The workshop revealed the tricky nature of a memorial: it may perpetuate the loss and grief associated with the tragedy, and it may also assist the healing of the collective consciousness. The workshop also explored the fact that memorials have a solemn role to play in society. They stand as reminders of the past. The idea of preserving the buildings and artifacts that were abandoned by Union Carbide is reinforced by the fact that the site can be activated by every successive generation of citizens as their attitudes towards our ways of doing and our ways of seeing are changed by time and circumstance. The factory stands as a constant throughout, and it thereby performs the role of a memorial.

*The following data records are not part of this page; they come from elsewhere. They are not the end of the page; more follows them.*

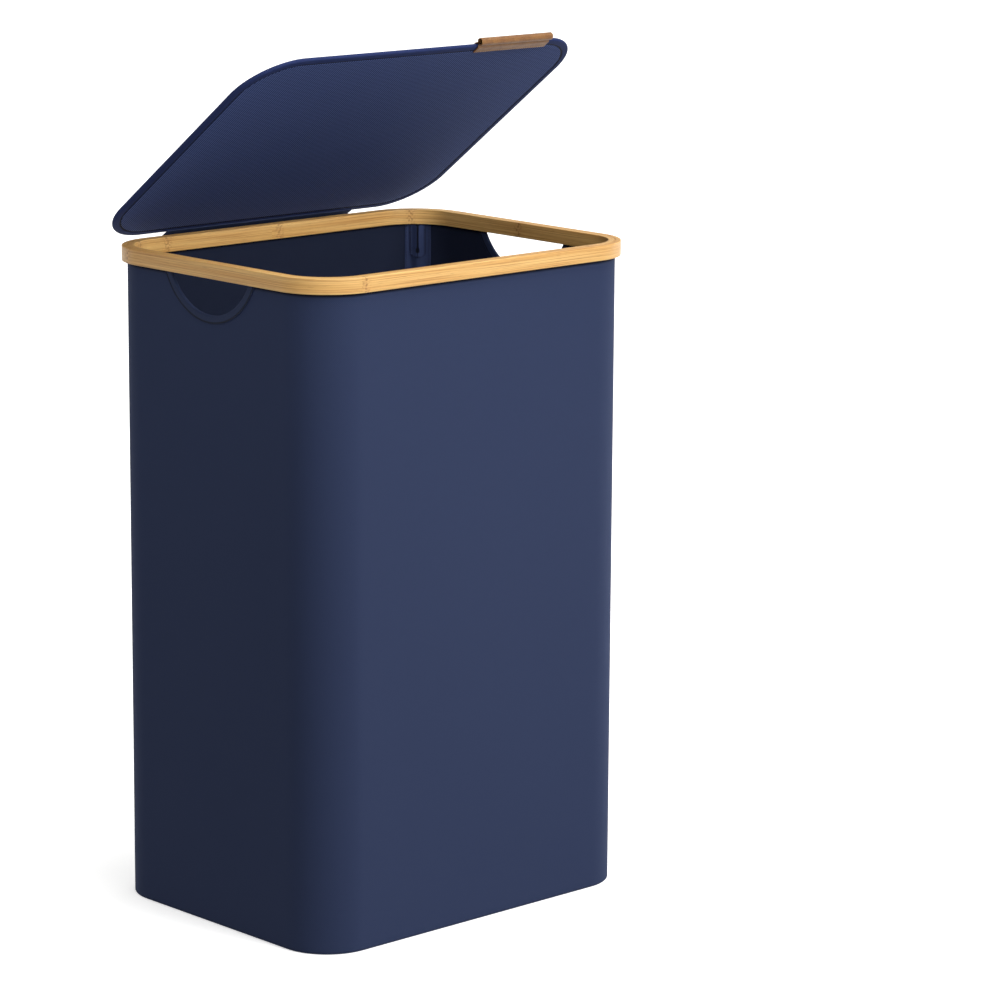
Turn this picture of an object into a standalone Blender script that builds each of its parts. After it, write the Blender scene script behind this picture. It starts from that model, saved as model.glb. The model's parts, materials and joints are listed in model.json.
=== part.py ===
"""Laundry hamper with a hinged lid.

A fabric body with rounded corners hangs from a bamboo rim, made of two bent
plies with the fabric's top edge between them. A rod in a sleeve in each corner
holds the rim up. The lid is a thin board with fabric covers, a bound edge and
a leather pull tab. A strip of fabric joins it to the back of the body: it
folds where it is sewn to the wall, and again at the edge of the lid.

X runs across, Y from the front to the hinged back, Z up. The origin is on the
floor under the middle of the body. Every size is in metres.
"""
import math

import bmesh
import bpy
from mathutils import Vector

# ---- overall ------------------------------------------------------------
WIDTH = 0.420               # outside of the rim, across X
DEPTH = 0.330               # outside of the rim, along Y
HEIGHT = 0.650              # floor to the top of the rim
CORNER_RADIUS = 0.0575      # outside corner of the rim, in plan
CORNER_FACETS = 16          # flat faces that make one rounded corner
GAP = 0.0003                # clearance between two pieces that touch

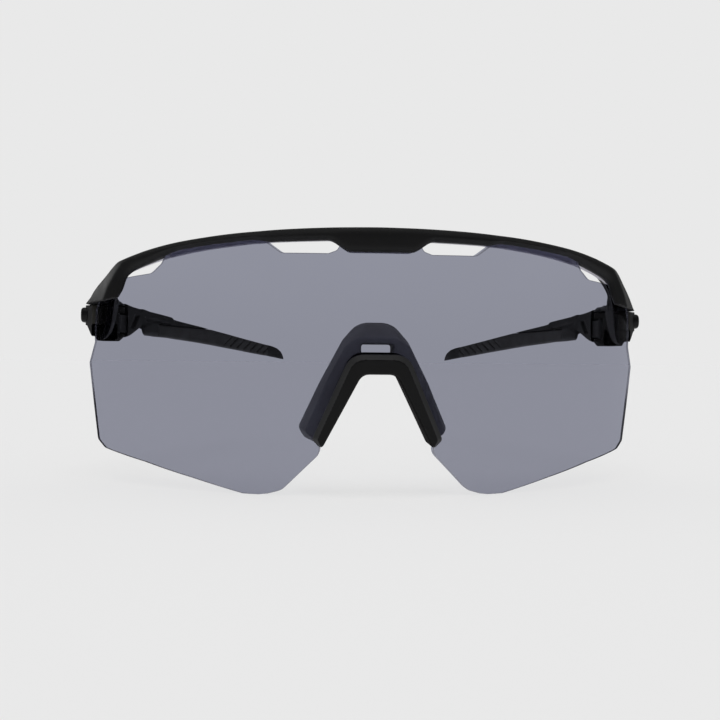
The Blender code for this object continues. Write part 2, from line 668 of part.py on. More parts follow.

The workshop also revealed several significant aspects of ‘heritage’ and ‘conservation’ that are highlighted at the Bhopal site. First, the memory of the tragedy is a collective and global memory, as it is a tragedy of industrial society, which rested its faith in the powers of mechanization and artifice and conflicted with a more gentle and preserving instinct towards society and nature that has been the tradition in all societies. The destruction wrought by the Union Carbide factory is not a local phenomenon alone —the suffering was local but the healing has to be global.